For no discernibly timely reason, former President Donald Trump last night erupted against Sen. Bill Cassidy (R-LA), calling him a “total flake” and a “stiff.” Cassidy should return the favor by running for president on the No Labels ticket.
Dr. Cassidy, a gastroenterologist, isn’t a nationally known figure and he doesn’t ooze with charisma, but he is a sensible, thoughtful, impressive senator and repeatedly has proved to be a disciplined campaigner. Cassidy is a solid but not extreme conservative with a lifetime American Conservative Union rating of 80 and a liberal Americans for Democratic Action rating under 10. This philosophical profile makes Cassidy perfectly positioned to attract citizens too rightward to ever consider voting to reelect President Joe Biden and Vice President Kamala Harris but too protective of democracy to be comfortable voting for Trump.
As the No Labels group reportedly has been worried that its candidates might pull more votes away from Biden than from Trump, it needs a consistent right-center candidate such as Cassidy to head its ticket. Indeed, No Labels should worry less about having one candidate from each party on its team and instead consider taking both from the nominally Republican side, as long as each candidate is a anti-Trump reformer comfortable with most of the No Labels “Common Sense” policy booklet.
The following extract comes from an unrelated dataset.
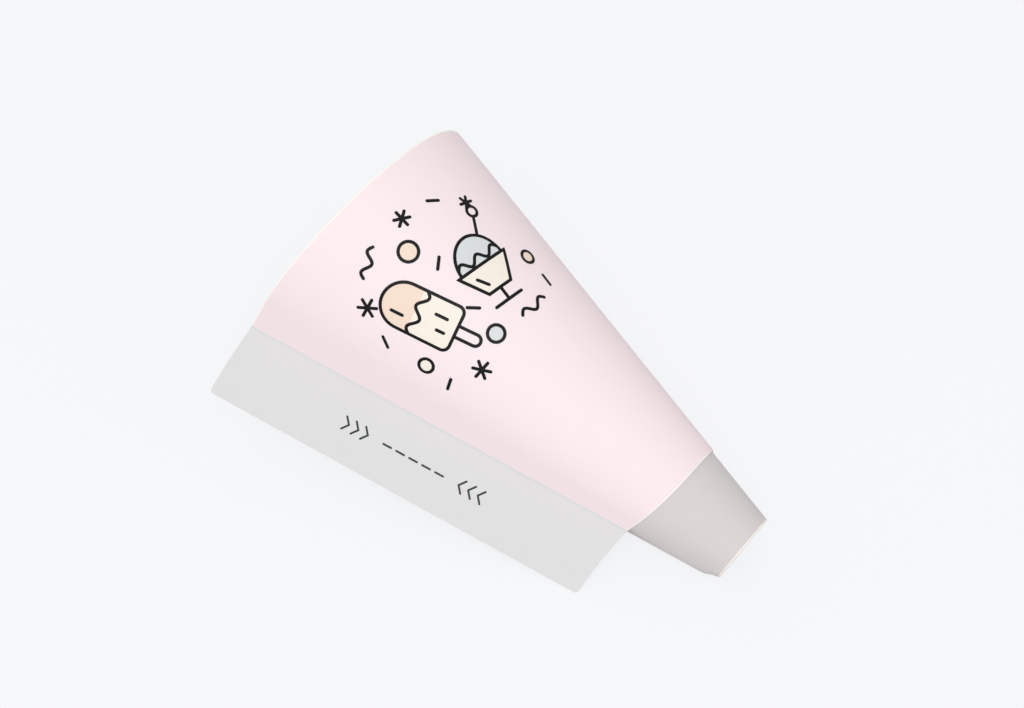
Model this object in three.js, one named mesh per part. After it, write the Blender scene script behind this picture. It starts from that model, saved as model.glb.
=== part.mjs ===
// Tapered paper sleeve: one sheet, rolled up on a taper, with one end left out as a flat flap.
// Lengths are in mm and angles in degrees. The taper is laid out first about its own tip, with +X along
// its axis to the mouth, +Y to the flap and +Z to the printed front, and is then turned as it rests.
import * as THREE from "three";

// The sheet.
const SHEET = 0.25; // paper thickness
const AIR = 0.15; // air left between two turns

// The taper it is rolled on.
const HALF_ANGLE = 11.6;
const TAIL_SLANT = 39.2; // distance from the tip to the inner turn's lower edge
const INNER_DROP = 0.6; // how far the inner turn stays below the outer one at the mouth

// Where the sheet is on its way round: 0 is at the flap, 90 at the front, 270 at the back.
const TAKE_OFF = 42; // the outer turn leaves the taper here
const SPRING_FROM = 300; // from here on the sheet springs out a little, where no turn holds it
const SPRING_TO = 352;
const SPRING = 0.1; // how far it springs out
const SETTLE_FROM = 360; // from here on the sheet dives under its own first turn
const SETTLE_TO = TAKE_OFF + 360;
const STEP_AT = 200; // the inner turn is longer towards the tip from here on
const LAP = 20; // how far the tail laps over itself

// The two cut edges of the outer turn on the flat blank: least distance from the tip, where the edge comes
// that near, and how it rises from there towards the flap, in mm over the turn squared and cubed (radians).
const MOUTH = { least: 140.56, low: 18.8, rise: 47.9, ease: 33.5 };
const HEM = { least: 56.57, low: 15.5, rise: 28.9, ease: 11 };

// The flap.
const WALL_TURN = 4; // flat stretch between taper and crease, seen from the tip
const CREASE_RADIUS = 1.6;
const FLAP_TILT = -2.4; // the flap rises by this much away from the taper
const FLAP_WIDTH = 16;
const FLAP_CORNER = 0.8;

// How finely the curves are cut into flats.
const STATION_STEP = 2.5;
const BEND_FLATS = 8;
const CORNER_FLATS = 5;

const rad = (degrees) => (degrees * Math.PI) / 180;
const alpha = rad(HALF_ANGLE);
const sinAlpha = Math.sin(alpha);
const TURN_PITCH = SHEET + AIR;
const lastAngle = STEP_AT + 360 + LAP;

// On the flat blank the tip is the origin, and the take-off line runs along +X.
// An angle on the taper is that much smaller on the blank.
const onBlank = (angle) => rad(angle - TAKE_OFF) * sinAlpha;

// Distance from the tip to a cut edge; past its nearest place the edge runs square.
function edgeSlant(edge, turn) {
  const off = Math.max(rad(edge.low) - turn, 0);
  return edge.least + edge.rise * off ** 2 - edge.ease * off ** 3;
}

// Where a straight line on the blank, given by a point and its direction, meets such an edge. The line runs
// nearly away from the tip, so a step by what is still missing in distance soon gets there.
function lineToEdge(point, direction, edge) {
  const place = point.clone().addScaledVector(direction, edge.least);
  for (let step = 0; step < 20; step++) {
    const missing = edgeSlant(edge, Math.atan2(place.y, place.x)) - place.length();
    place.addScaledVector(direction, missing);
  }
  return place;
}

// How far the sheet has moved in under its own first turn.
const underShare = (angle) => THREE.MathUtils.smoothstep(angle, SETTLE_FROM, SETTLE_TO);
const springOut = (angle) => SPRING * THREE.MathUtils.smoothstep(angle, SPRING_FROM, SPRING_TO);
const depth = (angle) => TURN_PITCH * underShare(angle) - springOut(angle) * (1 - underShare(angle));

// A point of the taper at a place on the sheet, and the way out of it.
function onTaper(angle, slant, lift) {
  const out = new THREE.Vector3(
    -sinAlpha,
    Math.cos(alpha) * Math.cos(rad(angle)),
    Math.cos(alpha) * Math.sin(rad(angle)),
  );
  const ray = new THREE.Vector3(
    Math.cos(alpha),
    sinAlpha * Math.cos(rad(angle)),
    sinAlpha * Math.sin(rad(angle)),
  );
  return ray.multiplyScalar(slant).addScaledVector(out, lift - depth(angle));
}

// The flat wall that leaves the taper, the crease and the flap, all about the line of the crease.
const takeOffOut = new THREE.Vector3(
  -sinAlpha,
  Math.cos(alpha) * Math.cos(rad(TAKE_OFF)),
  Math.cos(alpha) * Math.sin(rad(TAKE_OFF)),
);
const takeOffRay = new THREE.Vector3(
  Math.cos(alpha),
  sinAlpha * Math.cos(rad(TAKE_OFF)),
  sinAlpha * Math.sin(rad(TAKE_OFF)),
);
const takeOffDown = new THREE.Vector3(0, Math.sin(rad(TAKE_OFF)), -Math.cos(rad(TAKE_OFF)));
const creaseRay = takeOffRay
  .clone()
  .multiplyScalar(Math.cos(rad(WALL_TURN)))
  .addScaledVector(takeOffDown, Math.sin(rad(WALL_TURN)));
const wallRun = takeOffOut.clone().cross(creaseRay);
const flapRun = new THREE.Vector3(0, Math.cos(rad(FLAP_TILT)), Math.sin(rad(FLAP_TILT)));
flapRun.addScaledVector(creaseRay, -flapRun.dot(creaseRay)).normalize();
const bend = wallRun.angleTo(flapRun);
const bendTrim = CREASE_RADIUS * Math.tan(bend / 2);
const bendLength = CREASE_RADIUS * bend;

// Distance out from the crease line, measured along the paper, to a place across the bend.
function acrossBend(out) {
  if (out <= -bendTrim) return { run: wallRun.clone().multiplyScalar(out), face: takeOffOut.clone() };
  const turned = Math.min((out + bendTrim) / CREASE_RADIUS, bend);
  const run = wallRun
    .clone()
    .multiplyScalar(-bendTrim + CREASE_RADIUS * Math.sin(turned))
    .addScaledVector(takeOffOut, CREASE_RADIUS * (1 - Math.cos(turned)));
  const face = takeOffOut
    .clone()
    .multiplyScalar(Math.cos(turned))
    .addScaledVector(wallRun, -Math.sin(turned));
  run.addScaledVector(flapRun, out + bendTrim - CREASE_RADIUS * turned);
  return { run, face };
}

// A point beyond the take-off line, from its distance along the crease and out from it.
function beyondTakeOff(along, out, lift) {
  const { run, face } = acrossBend(out);
  return creaseRay.clone().multiplyScalar(along).add(run).addScaledVector(face, lift);
}

// Each station is a straight line of the sheet, from its lower edge up to the mouth's edge. It gives the
// points of its outer face (lift +) and of its inner face (lift -), with the tail's edge first where there
// is one.
const stations = [];
const faces = (place) => ({ outer: place(SHEET / 2), inner: place(-SHEET / 2) });

const creaseOnBlank = new THREE.Vector2(Math.cos(rad(-WALL_TURN)), Math.sin(rad(-WALL_TURN)));
const outOnBlank = new THREE.Vector2(creaseOnBlank.y, -creaseOnBlank.x);
const flapEdge = FLAP_WIDTH - 2 * bendTrim + bendLength;

function flapStation(out, trim) {
  const base = outOnBlank.clone().multiplyScalar(out);
  const low = lineToEdge(base, creaseOnBlank, HEM).dot(creaseOnBlank) + trim;
  const high = lineToEdge(base, creaseOnBlank, MOUTH).dot(creaseOnBlank) - trim;
  stations.push([
    null,
    faces((lift) => beyondTakeOff(low, out, lift)),
    faces((lift) => beyondTakeOff(high, out, lift)),
  ]);
}
for (let i = 0; i <= CORNER_FLATS; i++) {
  const turn = (i / CORNER_FLATS) * (Math.PI / 2);
  flapStation(
    flapEdge - FLAP_CORNER * (1 - Math.cos(turn)),
    FLAP_CORNER * (1 - Math.sin(turn)),
  );
}
const flapStart = bendLength - bendTrim;
flapStation((flapStart + flapEdge - FLAP_CORNER) / 2, 0);
for (let i = BEND_FLATS; i >= 0; i--) flapStation((i / BEND_FLATS) * bendLength - bendTrim, 0);

const turns = Math.ceil((lastAngle - TAKE_OFF) / STATION_STEP);
const angles = Array.from({ length: turns + 1 }, (_, i) => TAKE_OFF + ((lastAngle - TAKE_OFF) * i) / turns);
angles.push(STEP_AT);
angles.sort((a, b) => a - b);
const roundAngles = angles.filter((angle, i) => angle === STEP_AT || Math.abs(angle - STEP_AT) > 0.5);
for (const angle of roundAngles) {
  const turn = onBlank(angle);
  const hem = edgeSlant(HEM, turn);
  const mouth = edgeSlant(MOUTH, turn) - INNER_DROP * underShare(angle);
  stations.push([
    angle >= STEP_AT ? faces((lift) => onTaper(angle, TAIL_SLANT, lift)) : null,
    faces((lift) => onTaper(angle, hem, lift)),
    faces((lift) => onTaper(angle, mouth, lift)),
  ]);
}

// The sheet as one closed body: both faces, and a strip along every free edge.
const corners = [];
const used = new Map();
function corner(point) {
  if (!used.has(point)) {
    used.set(point, corners.length);
    corners.push(point);
  }
  return used.get(point);
}
const outerFaces = [];
for (let s = 0; s + 1 < stations.length; s++) {
  for (let row = 0; row < 2; row++) {
    const square = [stations[s][row], stations[s + 1][row], stations[s + 1][row + 1], stations[s][row + 1]];
    if (square.some((place) => place === null)) continue;
    outerFaces.push([square[0], square[1], square[2]], [square[0], square[2], square[3]]);
  }
}
const triangles = [];
const edges = new Map();
const placeIds = new Map();
const placeId = (place) => {
  if (!placeIds.has(place)) placeIds.set(place, placeIds.size);
  return placeIds.get(place);
};
for (const face of outerFaces) {
  triangles.push(face.map((place) => corner(place.outer)));
  triangles.push([...face].reverse().map((place) => corner(place.inner)));
  for (let i = 0; i < 3; i++) {
    const [from, to] = [face[i], face[(i + 1) % 3]];
    const back = `${placeId(to)} ${placeId(from)}`;
    if (!edges.delete(back)) edges.set(`${placeId(from)} ${placeId(to)}`, [from, to]);
  }
}
for (const [from, to] of edges.values()) {
  triangles.push([corner(from.inner), corner(to.inner), corner(to.outer)]);
  triangles.push([corner(from.inner), corner(to.outer), corner(from.outer)]);
}

// How it comes to rest: on one straight line of its back and on a corner of the flap.
// Of all planes through such a line and a flap corner, it is the one that has the whole sheet on one side.
function restingPlane() {
  const flapCorners = stations
    .slice(0, CORNER_FLATS + 1)
    .flatMap((station) => [station[1].inner, station[2].inner]);
  let best = null;
  for (const station of stations) {
    if (station[0] === null) continue;
    const [low, high] = [station[0].outer, station[2].outer];
    for (const flapPoint of flapCorners) {
      const up = high.clone().sub(low).cross(flapPoint.clone().sub(low)).normalize();
      const heights = corners.map((point) => point.clone().sub(low).dot(up));
      const mean = heights.reduce((sum, height) => sum + height, 0);
      if (mean < 0) {
        up.negate();
        heights.forEach((height, i) => (heights[i] = -height));
      }
      const sunk = Math.min(...heights);
      if (!best || sunk > best.sunk) best = { sunk, up, low, high };
    }
  }
  return best;
}
const rest = restingPlane();
const toTip = rest.low.clone().sub(rest.high).normalize();
const across = rest.up.clone().cross(toTip);
const turned = new THREE.Matrix4().makeBasis(toTip, across, rest.up).transpose();
corners.forEach((point) => point.applyMatrix4(turned));
const box = new THREE.Box3().setFromPoints(corners);
const middle = box.getCenter(new THREE.Vector3());
corners.forEach((point) => point.sub(new THREE.Vector3(middle.x, middle.y, box.min.z)));

const geometry = new THREE.BufferGeometry();
geometry.setAttribute("position", new THREE.Float32BufferAttribute(corners.flatMap((p) => p.toArray()), 3));
geometry.setIndex(triangles.flat());
geometry.computeVertexNormals();

const printedPaper = new THREE.MeshStandardMaterial({ color: "#fbebee", roughness: 0.7, metalness: 0 });
const sleeve = new THREE.Mesh(geometry, printedPaper);
sleeve.name = "sleeve";

const part = new THREE.Group();
part.add(sleeve);
export default part;
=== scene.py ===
"""Paper cone sleeve: one sheet of coated paper rolled on a taper, with one end left out as a flat flap.

Lengths are in metres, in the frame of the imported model, which lies on its back with the flap towards -Y.
"""

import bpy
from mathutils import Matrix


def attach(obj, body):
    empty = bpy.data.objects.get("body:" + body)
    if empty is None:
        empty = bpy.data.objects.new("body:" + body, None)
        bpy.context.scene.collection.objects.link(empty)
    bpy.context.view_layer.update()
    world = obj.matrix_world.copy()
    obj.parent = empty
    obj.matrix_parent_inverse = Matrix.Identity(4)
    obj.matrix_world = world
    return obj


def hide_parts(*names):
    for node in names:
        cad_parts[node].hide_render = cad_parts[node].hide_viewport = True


bl_info = {
    "name": "Paper Cone Sleeve",
    "version": (1, 0, 0),
    "blender": (4, 5, 0),
    "location": "View3D > Sidebar > Cone Sleeve",
    "description": "Builds a rolled paper cone sleeve with its print, and a plain studio for it",
    "category": "Add Mesh",
}

import math

import bpy
import numpy as np
from bpy.props import FloatProperty, FloatVectorProperty, IntProperty, PointerProperty
from mathutils import Matrix, Vector

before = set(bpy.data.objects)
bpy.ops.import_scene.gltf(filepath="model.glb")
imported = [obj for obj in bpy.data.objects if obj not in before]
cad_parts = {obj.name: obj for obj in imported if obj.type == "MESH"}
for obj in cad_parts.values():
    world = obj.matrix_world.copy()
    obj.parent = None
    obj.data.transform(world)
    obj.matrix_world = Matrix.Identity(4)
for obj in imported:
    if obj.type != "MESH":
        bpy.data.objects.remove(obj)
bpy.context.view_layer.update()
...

Because conspiracy theorist candidate Robert Kennedy Jr. has chosen to move decisively back to his natural leftward home while calling Biden a “much worse threat to democracy” than Trump is, No Labels should see that its only hope of forging a broadly center counterweight is to recruit a Republican such as Cassidy to bear its standard.
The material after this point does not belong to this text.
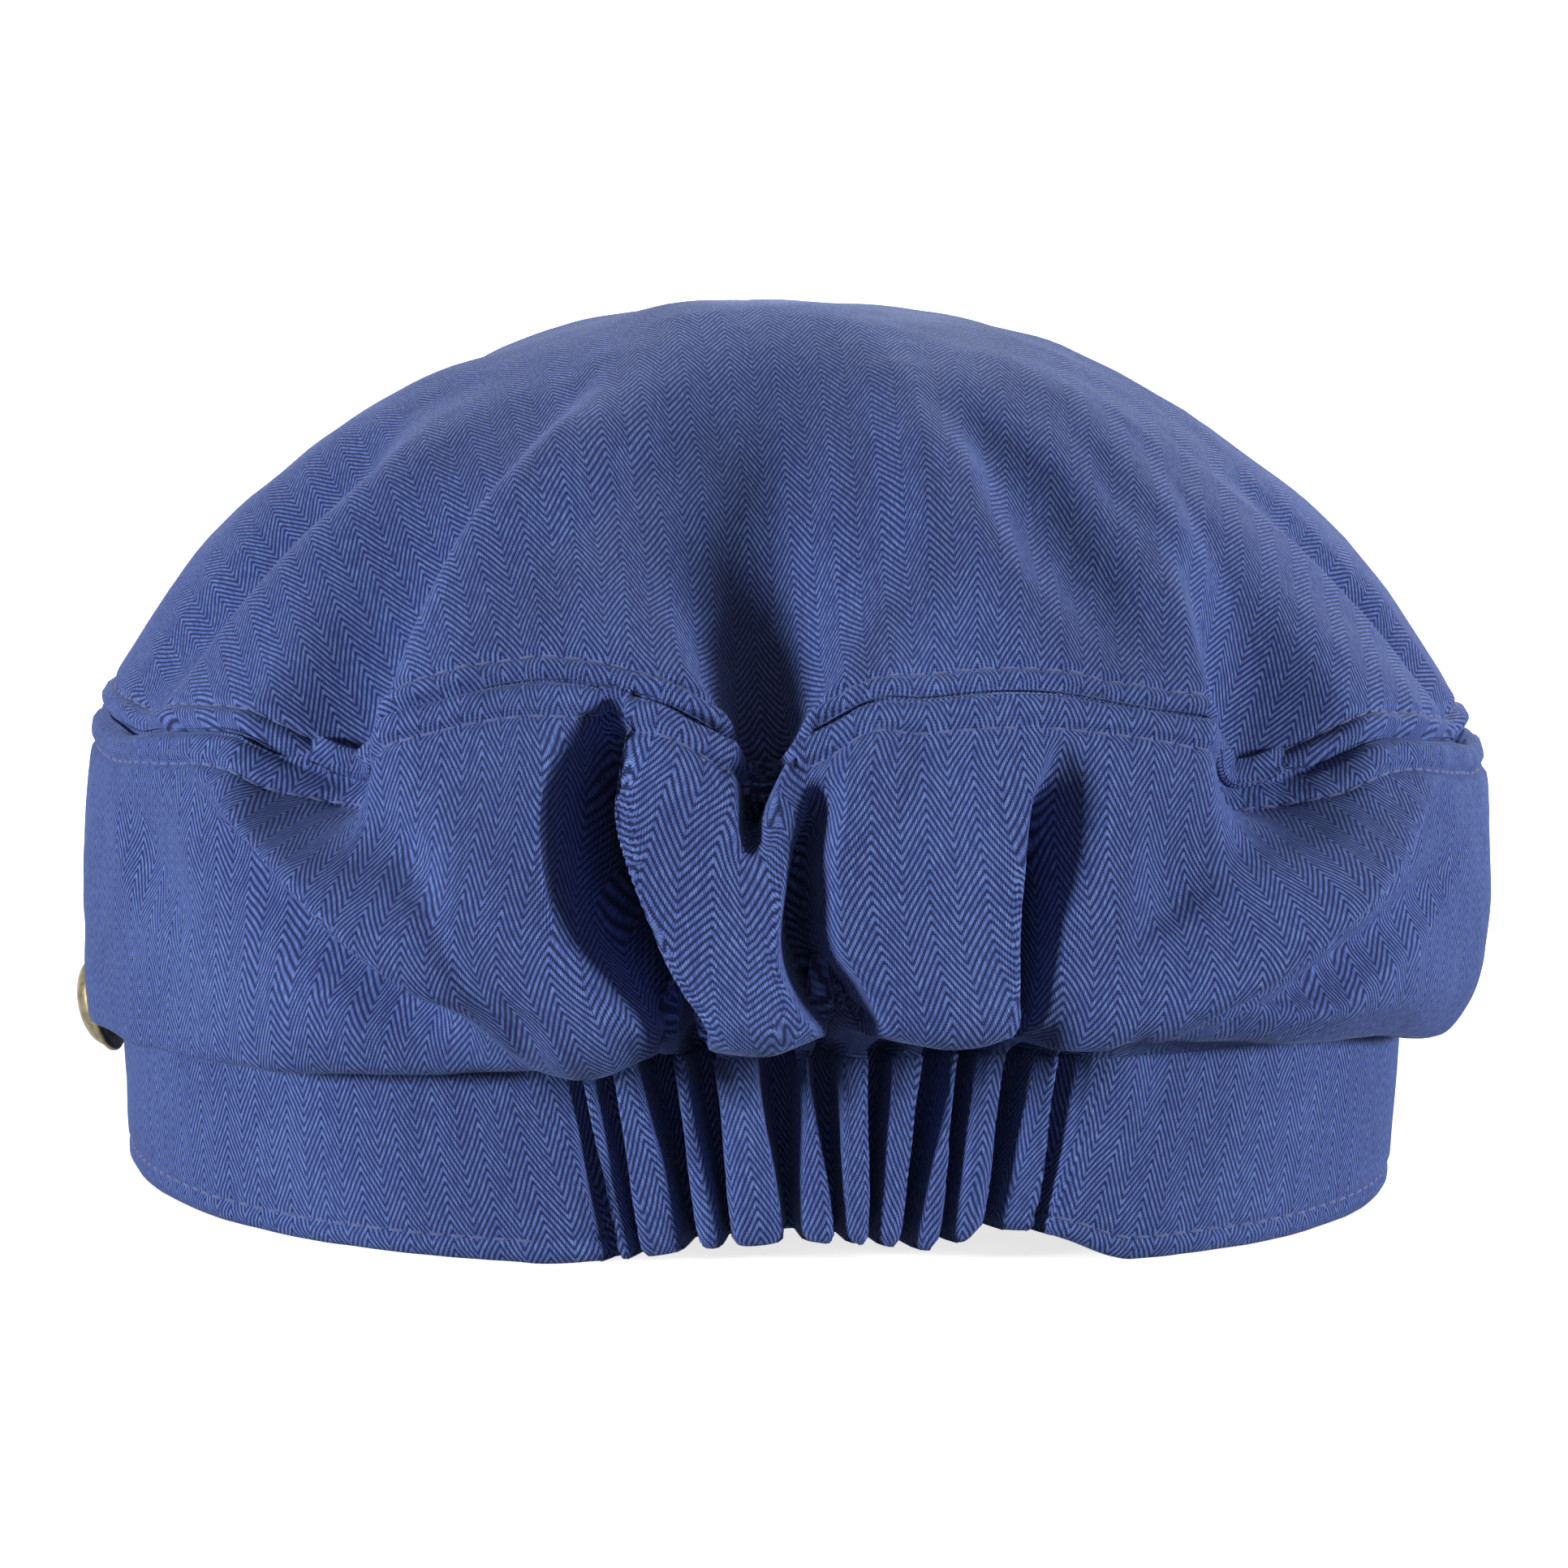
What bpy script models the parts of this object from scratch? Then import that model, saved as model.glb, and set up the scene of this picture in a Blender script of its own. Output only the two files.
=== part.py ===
"""A soft cotton skipper cap, seen best from behind.

An oval headband is gathered by elastic at the back. A side wall swells out over it
and falls in deep folds there, and an oval top panel closes the crown. A stiff peak is
sewn under the front of the band, with a strap above it that runs from button to button.

Directions: the back of the cap is at -Y and the peak at +Y. An angle is measured round
the head from the back, in degrees, positive towards +X. A level runs up the crown: 0 at
the band seam, 1 at the top seam and 2 at the middle of the top panel.
"""
import math

import bmesh
import bpy
import numpy as np
from mathutils import Matrix, Vector

MM = 0.001

# Headband
BAND_SIDE = 90.5 * MM
BAND_BACK = 86.0 * MM
BAND_FRONT = 98.0 * MM
BAND_HEIGHT = 25.0 * MM
BAND_WALL = 2.2 * MM
BAND_TAPER = 1.5 * MM
FRONT_LIFT = 15.0 * MM
FRONT_LIFT_STARTS = 0.15
SIDE_LIFT = 1.0 * MM
SIDE_LIFT_STARTS = 0.75
OVAL_POWER = 2.2

# Gathered part of the band, drawn in by elastic
GATHER_ANGLE = 21.0
GATHER_EASE = 4.0
GATHER_RECESS = 3.5 * MM
GATHER_LIFT = 1.5 * MM
PLEAT_DEPTH = 6.5 * MM
PLEAT_FADE = 0.16

# Crown
CROWN_OVER_SIDE = 8.5 * MM
CROWN_OVER_BACK = 15.0 * MM
CROWN_OVER_FRONT = 16.0 * MM
CROWN_LEAN = 2.4 * MM
LEAN_LEVEL = 0.3
WALL_BACK = 49.0 * MM
WALL_SIDE = 38.0 * MM
WALL_FRONT = 46.0 * MM
DOME_RISE = 48.5 * MM
DOME_POWER = 2.35
CLOTH = 1.6 * MM
FOLD_DEPTH = 24.0 * MM

# Peak, strap and buttons
PEAK_DEPTH = 52.0 * MM
PEAK_ROOT = 3.0 * MM
PEAK_THICK = 4.0 * MM
PEAK_ANGLE = 62.0
STRAP_WIDTH = 9.0 * MM
STRAP_THICK = 1.8 * MM
STRAP_RISE = 17.0 * MM
STRAP_ANGLE = 106.0
STRAP_TAIL = 5.0
BUTTON_RADIUS = 7.5 * MM
BUTTON_DOME = 3.4 * MM
BUTTON_RIM = 0.9 * MM
SHANK_RADIUS = 2.0 * MM
SHANK_LENGTH = 1.9 * MM
BUTTON_TILT = 12.0

GAP = 0.3 * MM

# Side section of the crown, from the band seam up to the top seam. Its first stretch
# lies over the band's top edge, which is TUCK of a level.
# Columns: level, way out as a share of the overhang, way up as a share of the wall height
SECTION = np.array((
    (0.00, 0.00, 0.00),
    (0.02, 0.03, 0.00),
    (0.06, 0.34, -0.05),
    (0.10, 0.60, -0.06),
    (0.18, 0.84, 0.03),
    (0.35, 0.97, 0.22),
    (0.60, 1.00, 0.52),
    (0.82, 0.90, 0.80),
    (1.00, 0.74, 1.00),
))

TUCK = 0.02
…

Still, why Cassidy in particular, other than that Trump blasted him and that Cassidy has had the courage and decency to stand against Trumps anti-constitutional transgressions?
First, he has an appealing back story, full of compassion. Right after he got married in 1990, he and his wife, Laura, spent eight weeks in Swaziland in a medical mission hospital. In the Louisiana capital of Baton Rouge a few years later, he co-founded a clinic providing free dental, medical, vision, and mental healthcare to the working uninsured. He also set up a partnership to vaccinate 36,000 children against Hepatitis B at no cost to parents or schools. And after Hurricane Katrina, he led an effort to turn an abandoned K-Mart into an emergency healthcare facility for people left homeless by the storm.
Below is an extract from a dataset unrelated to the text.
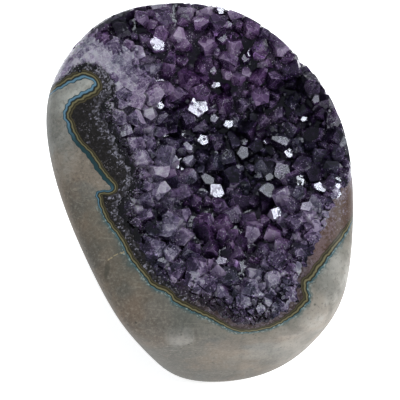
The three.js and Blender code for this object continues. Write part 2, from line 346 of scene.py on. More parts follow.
def ragged(outline, amount, pitch, seed):
    """The same outline with small uneven waves along it."""
    steps = np.linalg.norm(np.roll(outline, -1, 0) - outline, axis=1)
    course = np.cumsum(steps)
    turns = course / course[-1] * 2 * math.pi
    rng = np.random.default_rng(seed)
    sway = np.zeros(len(outline))
    for _ in range(4):
        count = round(course[-1] / (pitch * rng.uniform(0.6, 1.8)))
        sway += np.sin(turns * count + rng.uniform(0, 2 * math.pi)) / 2
    along = np.roll(outline, -1, 0) - np.roll(outline, 1, 0)
    along /= np.linalg.norm(along, axis=1)[:, None]
    return outline + np.stack((-along[:, 1], along[:, 0]), 1) * (sway * amount)[:, None]


def inside_by(outline, x, y):
    """Distance inside an outline, negative outside it."""
    x, y = np.asarray(x, float), np.asarray(y, float)
    nearest = np.full(x.shape, np.inf)
    inside = np.zeros(x.shape, bool)
    for (ax, ay), (bx, by) in zip(np.roll(outline, 1, 0), outline):
        ex, ey = bx - ax, by - ay
        along = np.clip(((x - ax) * ex + (y - ay) * ey) / (ex * ex + ey * ey), 0, 1)
        nearest = np.minimum(nearest, np.hypot(ax + ex * along - x, ay + ey * along - y))
        if ay != by:
            inside ^= ((ay > y) != (by > y)) & (x < ax + ex * (y - ay) / ey)
    return np.where(inside, nearest, -nearest)


AGATE_EDGE = ragged(smooth_outline(AGATE_OUTLINE, 8), 0.13, 2.8, 3)
CRUST_EDGE = ragged(smooth_outline(CRUST_OUTLINE, 8), 0.45, 3.2, 5)


def bed_depth(x, y):
    """Depth of the bed that the crystals stand on, shallow at the rim and deepest in the hollow."""
    from_centre = np.hypot(
        (x - HOLLOW_CENTRE[0]) / HOLLOW_REACH[0], (y - HOLLOW_CENTRE[1]) / HOLLOW_REACH[1])
    slope = smoothstep(inside_by(np.array(CRUST_OUTLINE), x, y), 0, HOLLOW_SLOPE)
    return RIM_DEPTH + HOLLOW_DEPTH * np.maximum(0, 1 - from_centre ** 2) * slope


def crust_floor(x, y):
    return bed_depth(x, y) + CRUST_THICKNESS


def agate_floor(x, y):
    return crust_floor(x, y) + AGATE_THICKNESS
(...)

Second, he has an excellent record as a can-do senator, working as the ranking member of the Health, Education, Labor, and Pensions Committee and improve the U.S. mental health system. He regularly works “across the aisle” to push innovative, center-right solutions, including a plan to save Social Security that melds Republican free market principles with an idea first floated by Democratic President Bill Clinton a quarter-century ago.
Give him a chance and his earnestness and intelligence will begin attracting voters from a broad spectrum of the American electorate, including from those somewhat left of center but appalled by the Democratic Party’s leftward lurch.
CLICK HERE TO READ MORE FROM THE WASHINGTON EXAMINER
No matter what conventional wisdom says, there remains a winnable path for No Labels if the group doesn’t give up hope. Two-thirds of the public says there are open to a candidate other than Trump or Biden, and well over 40% of voters consider themselves “independents,” far exceeding the percentages who self-identify as Democrat or Republican. Disgust with both Biden and Trump is high, and a second Biden-Harris term would be a nightmare scenario.
No Labels and Cassidy should roll the dice. The American political system is sick, but this doctor just might cure it.